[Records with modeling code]

━━━━━━━━━━━━━━━━━━━━━━━━━━━━━━

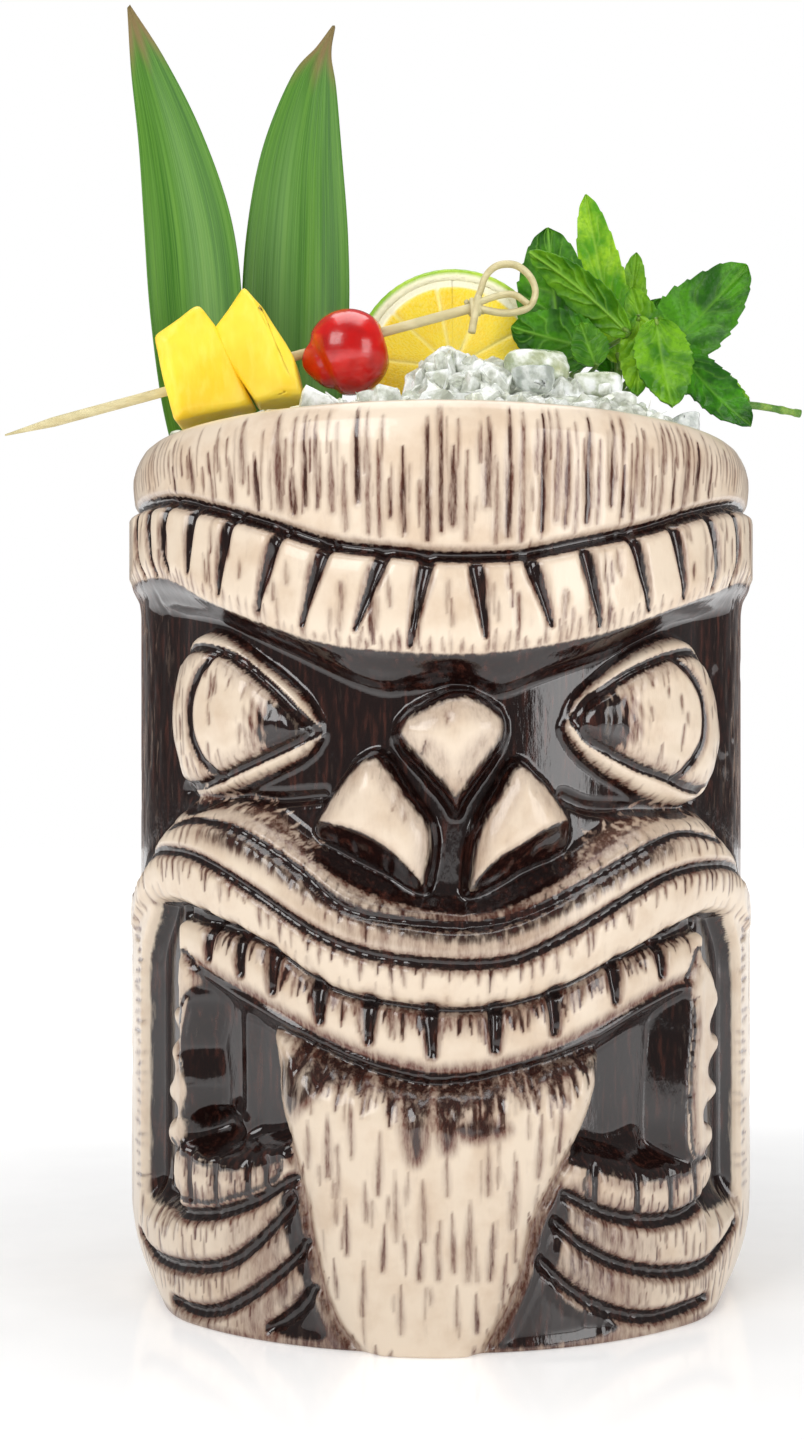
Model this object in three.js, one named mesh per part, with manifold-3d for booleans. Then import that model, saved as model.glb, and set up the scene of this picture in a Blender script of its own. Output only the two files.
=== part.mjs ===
// A carved-face tiki mug served with crushed ice and its garnish: two pineapple crown leaves, a knot
// pick with two fruit chunks and a cherry, a slice of citrus and three sprigs of mint.
// Millimetres. +Z is up, the mug's axis is the Z axis, its foot stands on z = 0 and its face looks
// along -Y, so +X is the viewer's right. Every garnish piece lifts straight up out of the ice.
import * as THREE from "three";
import { mergeVertices } from "three/addons/utils/BufferGeometryUtils.js";
import Module from "manifold-3d";

const wasm = await Module();
wasm.setup();

// Mug
const MUG_RADIUS = 47.5;
const MUG_HEIGHT = 125.8;
const FOOT_RADIUS = 43.5;
const FOOT_TAPER_HEIGHT = 14;
const RIM_START = 119.5; // where the outer wall starts to round over into the rim
const MUG_COLUMNS = 72; // steps round the mug, closer together on the face
const MUG_ROWS = 31; // steps up the outer wall between the foot taper and the rim

// Relief of the carving, measured from the plain wall
const SOCKET_DEPTH = 4.2; // recess between the brow and the lip
const SIDE_DEPTH = 1.8; // recessed hair at the sides of the eyes
const EYE_RISE = 4.0;
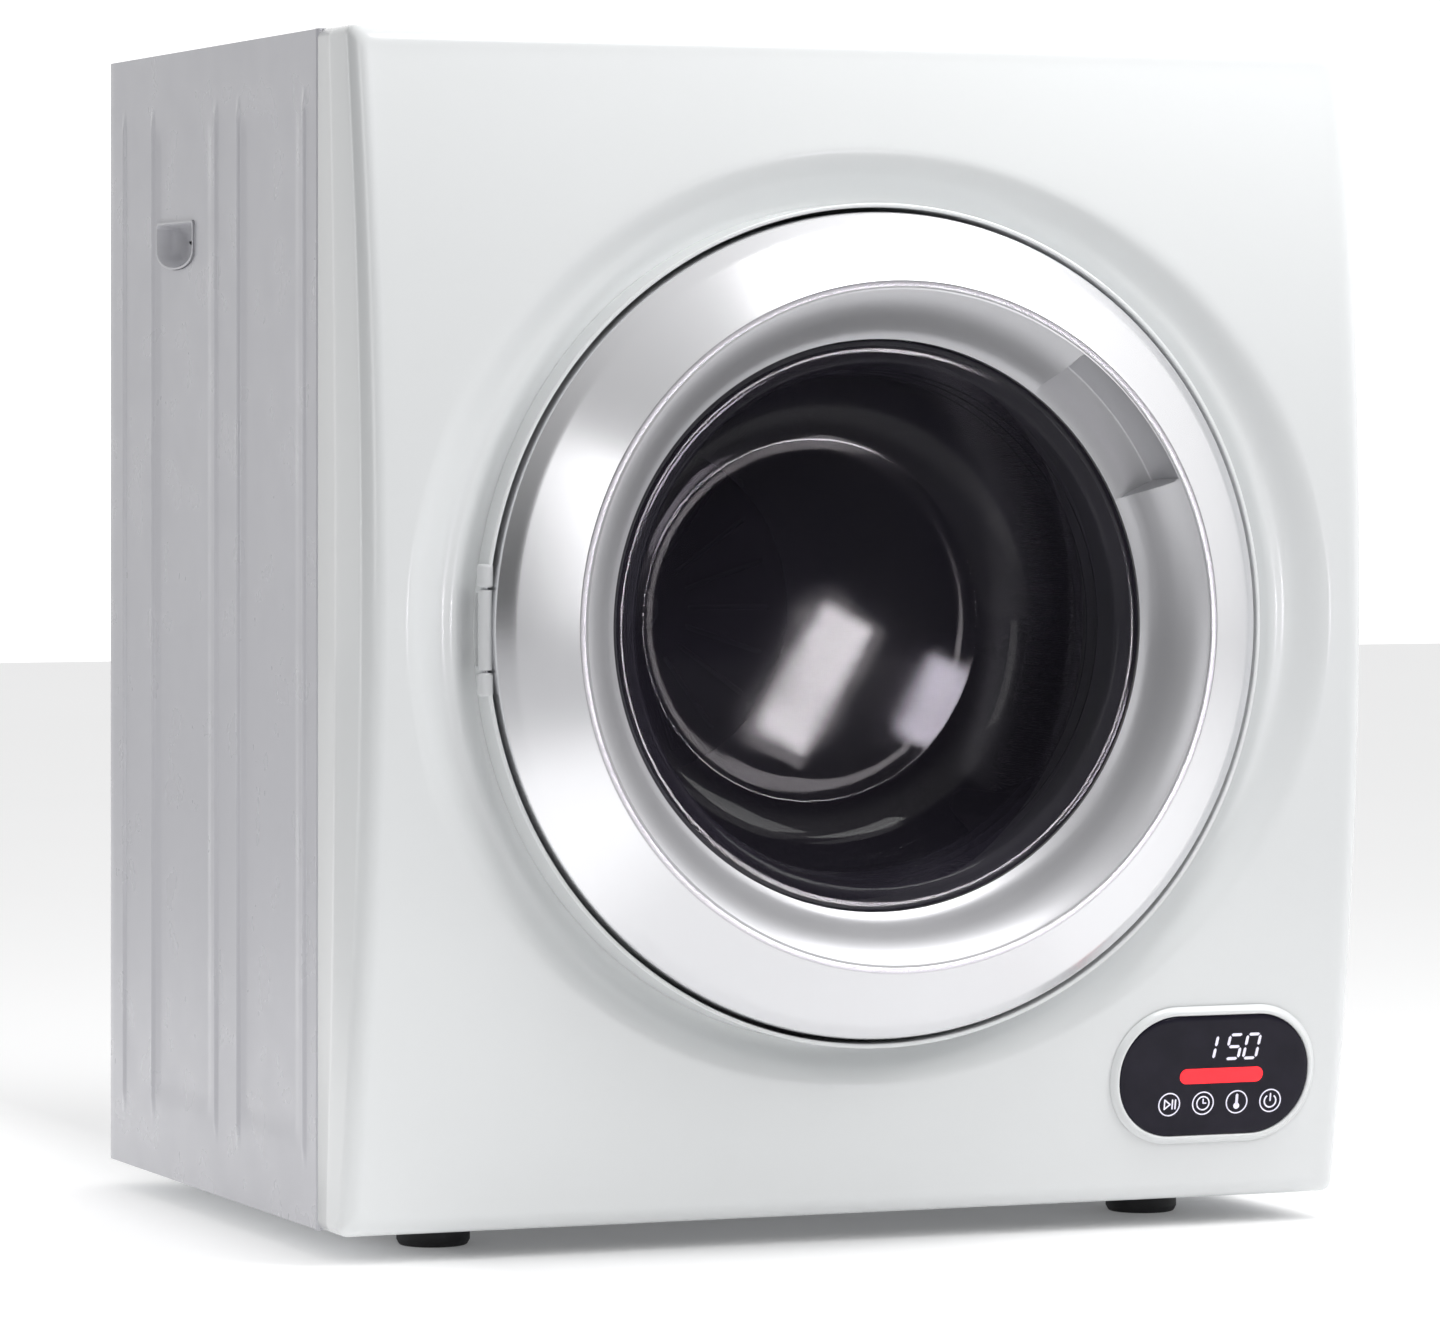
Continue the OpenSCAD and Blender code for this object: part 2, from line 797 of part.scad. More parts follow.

━━━━━━━━━━━━━━━━━━━━━━━━━━━━━━

• What you need to do: Report only how many lines in the listing contain the string "import".

• Answer to this problem: 4